▶ [INPUT RECORDS]:
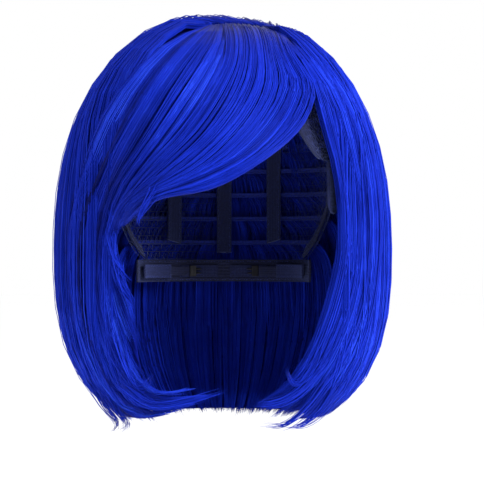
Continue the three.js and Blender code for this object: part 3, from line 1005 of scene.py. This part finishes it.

* * *

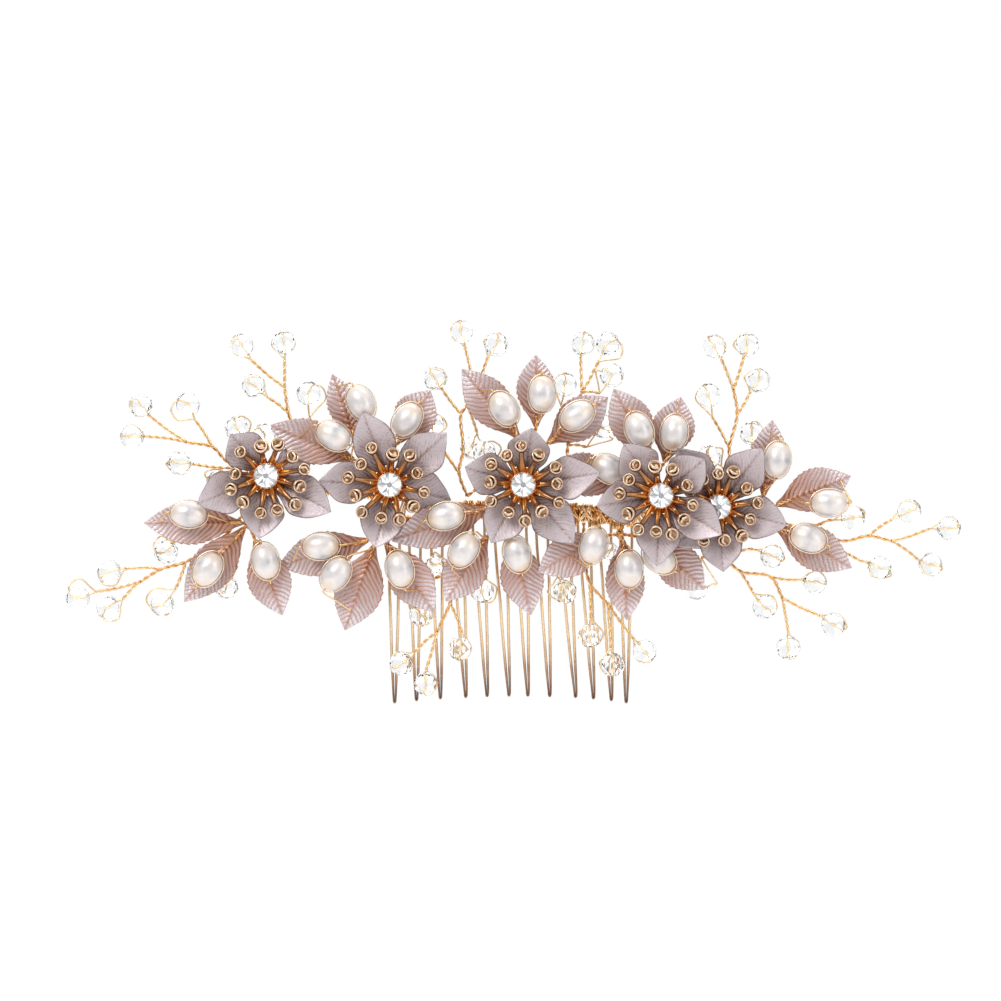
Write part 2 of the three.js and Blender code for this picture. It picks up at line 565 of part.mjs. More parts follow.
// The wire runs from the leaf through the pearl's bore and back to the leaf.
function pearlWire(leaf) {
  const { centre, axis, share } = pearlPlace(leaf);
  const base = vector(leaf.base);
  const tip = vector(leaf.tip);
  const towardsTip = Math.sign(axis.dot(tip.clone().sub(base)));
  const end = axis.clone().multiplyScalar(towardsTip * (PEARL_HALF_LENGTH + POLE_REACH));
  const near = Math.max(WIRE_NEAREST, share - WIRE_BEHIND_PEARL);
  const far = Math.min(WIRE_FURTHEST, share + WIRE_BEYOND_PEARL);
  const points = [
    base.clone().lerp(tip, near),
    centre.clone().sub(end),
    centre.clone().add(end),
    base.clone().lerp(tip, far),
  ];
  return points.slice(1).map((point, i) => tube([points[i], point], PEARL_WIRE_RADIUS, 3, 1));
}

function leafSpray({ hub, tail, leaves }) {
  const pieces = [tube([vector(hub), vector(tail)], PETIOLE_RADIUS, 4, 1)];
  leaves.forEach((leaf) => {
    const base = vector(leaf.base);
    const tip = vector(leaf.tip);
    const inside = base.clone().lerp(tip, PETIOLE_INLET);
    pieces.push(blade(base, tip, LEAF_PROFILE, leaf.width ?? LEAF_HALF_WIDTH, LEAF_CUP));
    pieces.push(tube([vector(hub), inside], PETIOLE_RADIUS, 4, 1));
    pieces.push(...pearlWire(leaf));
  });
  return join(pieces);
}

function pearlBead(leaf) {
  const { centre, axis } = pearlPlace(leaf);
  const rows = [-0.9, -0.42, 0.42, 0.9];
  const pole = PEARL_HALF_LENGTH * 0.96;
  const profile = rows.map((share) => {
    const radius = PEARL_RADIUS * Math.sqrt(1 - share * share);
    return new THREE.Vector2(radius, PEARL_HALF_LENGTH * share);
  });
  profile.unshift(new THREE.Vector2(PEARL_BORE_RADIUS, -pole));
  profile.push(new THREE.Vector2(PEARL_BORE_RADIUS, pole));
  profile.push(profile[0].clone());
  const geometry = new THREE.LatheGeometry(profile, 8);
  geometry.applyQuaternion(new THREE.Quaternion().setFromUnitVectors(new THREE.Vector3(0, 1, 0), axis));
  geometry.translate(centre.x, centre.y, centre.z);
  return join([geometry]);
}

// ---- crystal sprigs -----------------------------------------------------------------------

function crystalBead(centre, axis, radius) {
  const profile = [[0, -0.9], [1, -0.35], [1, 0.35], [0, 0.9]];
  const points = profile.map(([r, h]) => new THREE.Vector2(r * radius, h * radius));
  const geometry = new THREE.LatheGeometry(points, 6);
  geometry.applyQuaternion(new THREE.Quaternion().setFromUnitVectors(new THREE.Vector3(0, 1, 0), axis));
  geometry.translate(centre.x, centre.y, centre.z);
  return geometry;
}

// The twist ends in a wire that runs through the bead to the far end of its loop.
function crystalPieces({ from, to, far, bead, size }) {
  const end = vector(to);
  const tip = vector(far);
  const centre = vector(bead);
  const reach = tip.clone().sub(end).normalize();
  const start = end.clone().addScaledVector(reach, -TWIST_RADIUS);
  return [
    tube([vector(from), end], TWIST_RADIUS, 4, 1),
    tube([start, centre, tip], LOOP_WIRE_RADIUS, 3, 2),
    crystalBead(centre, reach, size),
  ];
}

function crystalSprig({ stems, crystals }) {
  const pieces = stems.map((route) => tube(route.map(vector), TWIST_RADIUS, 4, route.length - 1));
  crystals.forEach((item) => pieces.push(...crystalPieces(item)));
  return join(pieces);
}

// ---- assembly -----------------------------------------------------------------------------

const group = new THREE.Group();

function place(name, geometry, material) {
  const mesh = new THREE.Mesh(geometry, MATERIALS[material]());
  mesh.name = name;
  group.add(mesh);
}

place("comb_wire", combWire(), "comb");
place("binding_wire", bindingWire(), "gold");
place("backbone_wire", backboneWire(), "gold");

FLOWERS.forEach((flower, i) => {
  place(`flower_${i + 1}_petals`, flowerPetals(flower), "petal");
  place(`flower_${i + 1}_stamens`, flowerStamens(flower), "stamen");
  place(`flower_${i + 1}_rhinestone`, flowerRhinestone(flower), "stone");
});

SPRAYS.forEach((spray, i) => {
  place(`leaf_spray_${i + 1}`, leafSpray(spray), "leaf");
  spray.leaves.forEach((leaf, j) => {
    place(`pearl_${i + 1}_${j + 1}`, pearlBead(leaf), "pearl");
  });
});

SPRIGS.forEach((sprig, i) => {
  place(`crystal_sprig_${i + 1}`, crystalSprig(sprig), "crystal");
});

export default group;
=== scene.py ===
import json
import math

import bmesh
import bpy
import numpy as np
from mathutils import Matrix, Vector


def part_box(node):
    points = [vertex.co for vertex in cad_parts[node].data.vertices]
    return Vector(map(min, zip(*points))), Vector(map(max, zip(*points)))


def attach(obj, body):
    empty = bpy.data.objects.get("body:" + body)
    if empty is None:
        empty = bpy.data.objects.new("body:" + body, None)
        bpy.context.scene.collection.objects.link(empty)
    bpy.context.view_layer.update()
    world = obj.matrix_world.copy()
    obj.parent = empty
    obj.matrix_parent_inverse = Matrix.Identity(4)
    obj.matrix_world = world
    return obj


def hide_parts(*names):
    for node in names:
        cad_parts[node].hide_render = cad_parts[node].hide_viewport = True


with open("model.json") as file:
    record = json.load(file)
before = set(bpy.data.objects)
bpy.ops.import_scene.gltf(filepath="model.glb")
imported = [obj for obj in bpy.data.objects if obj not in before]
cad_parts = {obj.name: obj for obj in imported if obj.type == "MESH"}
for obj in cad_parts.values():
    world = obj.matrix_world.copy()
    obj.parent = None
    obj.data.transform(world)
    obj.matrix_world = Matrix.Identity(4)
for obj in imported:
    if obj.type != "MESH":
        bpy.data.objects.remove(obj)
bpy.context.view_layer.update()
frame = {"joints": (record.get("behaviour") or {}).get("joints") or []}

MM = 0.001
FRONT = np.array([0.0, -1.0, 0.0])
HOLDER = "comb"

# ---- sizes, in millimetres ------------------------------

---

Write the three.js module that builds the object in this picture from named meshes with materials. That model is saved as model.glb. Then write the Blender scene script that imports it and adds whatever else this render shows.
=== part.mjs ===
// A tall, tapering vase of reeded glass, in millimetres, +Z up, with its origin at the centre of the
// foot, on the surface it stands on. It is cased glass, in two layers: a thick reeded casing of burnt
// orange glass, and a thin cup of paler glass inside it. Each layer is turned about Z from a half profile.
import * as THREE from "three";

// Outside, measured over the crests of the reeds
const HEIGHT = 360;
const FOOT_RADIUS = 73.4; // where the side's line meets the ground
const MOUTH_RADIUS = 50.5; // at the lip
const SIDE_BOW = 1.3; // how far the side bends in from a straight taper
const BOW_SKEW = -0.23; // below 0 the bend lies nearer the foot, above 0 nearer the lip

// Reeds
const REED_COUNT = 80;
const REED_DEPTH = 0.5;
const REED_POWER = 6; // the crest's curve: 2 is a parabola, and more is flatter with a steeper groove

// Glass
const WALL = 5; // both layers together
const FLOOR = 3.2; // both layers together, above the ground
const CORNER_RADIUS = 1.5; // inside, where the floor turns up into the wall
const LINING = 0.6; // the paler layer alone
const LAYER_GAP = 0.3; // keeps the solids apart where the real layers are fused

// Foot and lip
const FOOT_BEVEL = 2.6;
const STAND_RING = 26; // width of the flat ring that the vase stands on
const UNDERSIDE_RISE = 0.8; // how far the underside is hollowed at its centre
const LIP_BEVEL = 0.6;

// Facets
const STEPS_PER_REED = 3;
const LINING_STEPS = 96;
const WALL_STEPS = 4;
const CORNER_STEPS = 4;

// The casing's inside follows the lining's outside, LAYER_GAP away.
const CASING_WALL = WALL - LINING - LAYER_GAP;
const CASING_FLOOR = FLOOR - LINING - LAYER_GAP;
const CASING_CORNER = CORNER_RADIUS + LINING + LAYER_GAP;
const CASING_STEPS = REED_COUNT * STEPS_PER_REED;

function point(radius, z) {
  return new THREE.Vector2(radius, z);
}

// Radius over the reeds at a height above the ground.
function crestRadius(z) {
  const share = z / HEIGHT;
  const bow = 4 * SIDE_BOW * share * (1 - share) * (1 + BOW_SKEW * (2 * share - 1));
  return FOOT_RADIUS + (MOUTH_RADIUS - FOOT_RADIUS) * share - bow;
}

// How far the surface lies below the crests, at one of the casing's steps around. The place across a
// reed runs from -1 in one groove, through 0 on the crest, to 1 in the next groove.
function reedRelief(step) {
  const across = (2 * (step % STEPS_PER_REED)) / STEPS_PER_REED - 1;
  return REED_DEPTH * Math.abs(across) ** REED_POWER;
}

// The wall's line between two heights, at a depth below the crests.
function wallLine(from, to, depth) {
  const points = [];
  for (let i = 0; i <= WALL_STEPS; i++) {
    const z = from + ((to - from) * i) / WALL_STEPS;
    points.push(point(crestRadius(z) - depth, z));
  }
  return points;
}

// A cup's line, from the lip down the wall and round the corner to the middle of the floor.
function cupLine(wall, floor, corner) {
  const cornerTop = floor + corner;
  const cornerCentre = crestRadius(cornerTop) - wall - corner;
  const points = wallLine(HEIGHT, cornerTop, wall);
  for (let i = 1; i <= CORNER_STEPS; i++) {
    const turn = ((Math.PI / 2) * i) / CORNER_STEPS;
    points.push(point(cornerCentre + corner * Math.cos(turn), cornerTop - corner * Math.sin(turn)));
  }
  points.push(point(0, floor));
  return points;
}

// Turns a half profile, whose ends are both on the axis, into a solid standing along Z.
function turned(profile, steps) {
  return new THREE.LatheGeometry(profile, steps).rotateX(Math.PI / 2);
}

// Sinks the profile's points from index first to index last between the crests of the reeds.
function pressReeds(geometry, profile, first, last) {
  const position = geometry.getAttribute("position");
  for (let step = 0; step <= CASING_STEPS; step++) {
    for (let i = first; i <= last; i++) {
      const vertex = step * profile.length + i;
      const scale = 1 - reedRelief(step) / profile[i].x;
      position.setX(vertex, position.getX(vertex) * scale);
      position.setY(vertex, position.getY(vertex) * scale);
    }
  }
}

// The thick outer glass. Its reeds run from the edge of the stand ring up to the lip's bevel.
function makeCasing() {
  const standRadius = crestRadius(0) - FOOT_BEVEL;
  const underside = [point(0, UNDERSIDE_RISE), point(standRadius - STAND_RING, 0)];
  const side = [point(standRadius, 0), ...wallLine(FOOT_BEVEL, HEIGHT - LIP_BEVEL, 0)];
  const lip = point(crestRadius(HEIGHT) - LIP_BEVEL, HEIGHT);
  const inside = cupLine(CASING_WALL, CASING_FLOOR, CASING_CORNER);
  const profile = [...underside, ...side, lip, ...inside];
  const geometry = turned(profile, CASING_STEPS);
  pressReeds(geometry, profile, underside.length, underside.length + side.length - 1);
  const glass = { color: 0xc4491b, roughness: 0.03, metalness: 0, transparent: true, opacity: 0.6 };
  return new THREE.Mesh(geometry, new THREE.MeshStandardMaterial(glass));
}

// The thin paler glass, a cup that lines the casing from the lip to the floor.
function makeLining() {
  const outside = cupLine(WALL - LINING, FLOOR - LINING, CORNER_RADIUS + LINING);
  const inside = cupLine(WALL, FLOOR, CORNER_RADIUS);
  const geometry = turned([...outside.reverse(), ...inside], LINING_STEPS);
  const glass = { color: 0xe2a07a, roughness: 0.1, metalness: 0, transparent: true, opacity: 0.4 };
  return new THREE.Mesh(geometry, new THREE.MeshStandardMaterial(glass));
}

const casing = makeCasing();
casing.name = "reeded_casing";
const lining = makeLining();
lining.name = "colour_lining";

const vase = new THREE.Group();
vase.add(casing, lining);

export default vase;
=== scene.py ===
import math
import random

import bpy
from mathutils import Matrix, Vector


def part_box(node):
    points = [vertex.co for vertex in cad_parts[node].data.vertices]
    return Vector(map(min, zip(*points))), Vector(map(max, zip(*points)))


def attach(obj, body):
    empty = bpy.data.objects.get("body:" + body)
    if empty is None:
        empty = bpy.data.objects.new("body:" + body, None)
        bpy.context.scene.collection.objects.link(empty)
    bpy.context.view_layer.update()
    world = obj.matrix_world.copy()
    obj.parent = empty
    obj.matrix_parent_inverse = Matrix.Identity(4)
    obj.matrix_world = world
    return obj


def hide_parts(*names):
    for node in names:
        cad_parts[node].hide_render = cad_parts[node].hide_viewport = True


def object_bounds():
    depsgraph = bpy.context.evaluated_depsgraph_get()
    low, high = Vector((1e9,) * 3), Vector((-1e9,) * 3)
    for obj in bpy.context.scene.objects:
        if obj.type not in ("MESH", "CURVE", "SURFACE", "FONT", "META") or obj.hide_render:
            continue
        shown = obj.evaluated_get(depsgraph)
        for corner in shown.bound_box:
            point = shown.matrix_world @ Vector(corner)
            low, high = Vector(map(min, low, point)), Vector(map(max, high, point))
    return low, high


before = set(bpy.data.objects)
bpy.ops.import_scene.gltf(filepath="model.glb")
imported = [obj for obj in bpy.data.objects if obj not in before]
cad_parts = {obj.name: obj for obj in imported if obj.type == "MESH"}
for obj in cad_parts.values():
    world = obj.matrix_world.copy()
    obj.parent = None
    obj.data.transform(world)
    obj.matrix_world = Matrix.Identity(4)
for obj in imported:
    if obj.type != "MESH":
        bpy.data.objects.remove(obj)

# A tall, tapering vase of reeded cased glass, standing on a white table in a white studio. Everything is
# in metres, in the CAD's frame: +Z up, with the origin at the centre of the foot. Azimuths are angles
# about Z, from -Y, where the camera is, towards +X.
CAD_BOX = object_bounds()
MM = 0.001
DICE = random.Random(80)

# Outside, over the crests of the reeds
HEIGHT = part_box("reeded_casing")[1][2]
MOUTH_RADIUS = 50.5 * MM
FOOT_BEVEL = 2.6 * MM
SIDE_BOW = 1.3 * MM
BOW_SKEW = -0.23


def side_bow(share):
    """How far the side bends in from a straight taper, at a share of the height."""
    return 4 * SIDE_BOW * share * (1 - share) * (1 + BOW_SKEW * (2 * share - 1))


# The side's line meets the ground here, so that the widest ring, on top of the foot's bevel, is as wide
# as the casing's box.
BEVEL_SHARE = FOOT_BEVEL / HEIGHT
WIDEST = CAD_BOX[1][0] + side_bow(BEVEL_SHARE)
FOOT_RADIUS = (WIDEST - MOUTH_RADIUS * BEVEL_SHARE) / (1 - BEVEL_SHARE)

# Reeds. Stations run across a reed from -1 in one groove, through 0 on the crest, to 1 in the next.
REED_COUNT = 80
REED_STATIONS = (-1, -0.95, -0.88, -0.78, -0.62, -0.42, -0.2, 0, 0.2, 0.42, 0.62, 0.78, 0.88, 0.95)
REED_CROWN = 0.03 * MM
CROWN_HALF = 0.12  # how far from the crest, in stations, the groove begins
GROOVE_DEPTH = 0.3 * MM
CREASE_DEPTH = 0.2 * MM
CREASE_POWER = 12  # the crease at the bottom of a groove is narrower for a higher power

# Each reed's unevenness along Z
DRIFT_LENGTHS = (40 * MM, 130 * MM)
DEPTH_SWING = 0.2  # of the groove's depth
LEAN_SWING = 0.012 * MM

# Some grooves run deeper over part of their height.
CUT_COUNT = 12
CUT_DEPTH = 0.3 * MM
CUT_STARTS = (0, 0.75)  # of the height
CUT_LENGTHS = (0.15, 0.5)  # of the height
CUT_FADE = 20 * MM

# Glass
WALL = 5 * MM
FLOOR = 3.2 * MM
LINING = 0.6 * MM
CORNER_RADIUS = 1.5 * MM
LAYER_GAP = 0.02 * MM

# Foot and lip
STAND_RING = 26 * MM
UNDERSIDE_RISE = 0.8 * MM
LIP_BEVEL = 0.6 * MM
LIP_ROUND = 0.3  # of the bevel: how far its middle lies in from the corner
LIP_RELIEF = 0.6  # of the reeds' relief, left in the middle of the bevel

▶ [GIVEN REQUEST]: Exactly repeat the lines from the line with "FLOWERS.forEach((flower, i) =>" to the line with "record = json.load(file)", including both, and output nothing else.

▶ [EXERCISE ANSWER]:
FLOWERS.forEach((flower, i) => {
  place(`flower_${i + 1}_petals`, flowerPetals(flower), "petal");
  place(`flower_${i + 1}_stamens`, flowerStamens(flower), "stamen");
  place(`flower_${i + 1}_rhinestone`, flowerRhinestone(flower), "stone");
});

SPRAYS.forEach((spray, i) => {
  place(`leaf_spray_${i + 1}`, leafSpray(spray), "leaf");
  spray.leaves.forEach((leaf, j) => {
    place(`pearl_${i + 1}_${j + 1}`, pearlBead(leaf), "pearl");
  });
});

SPRIGS.forEach((sprig, i) => {
  place(`crystal_sprig_${i + 1}`, crystalSprig(sprig), "crystal");
});

export default group;
=== scene.py ===
import json
import math

import bmesh
import bpy
import numpy as np
from mathutils import Matrix, Vector


def part_box(node):
    points = [vertex.co for vertex in cad_parts[node].data.vertices]
    return Vector(map(min, zip(*points))), Vector(map(max, zip(*points)))


def attach(obj, body):
    empty = bpy.data.objects.get("body:" + body)
    if empty is None:
        empty = bpy.data.objects.new("body:" + body, None)
        bpy.context.scene.collection.objects.link(empty)
    bpy.context.view_layer.update()
    world = obj.matrix_world.copy()
    obj.parent = empty
    obj.matrix_parent_inverse = Matrix.Identity(4)
    obj.matrix_world = world
    return obj


def hide_parts(*names):
    for node in names:
        cad_parts[node].hide_render = cad_parts[node].hide_viewport = True


with open("model.json") as file:
    record = json.load(file)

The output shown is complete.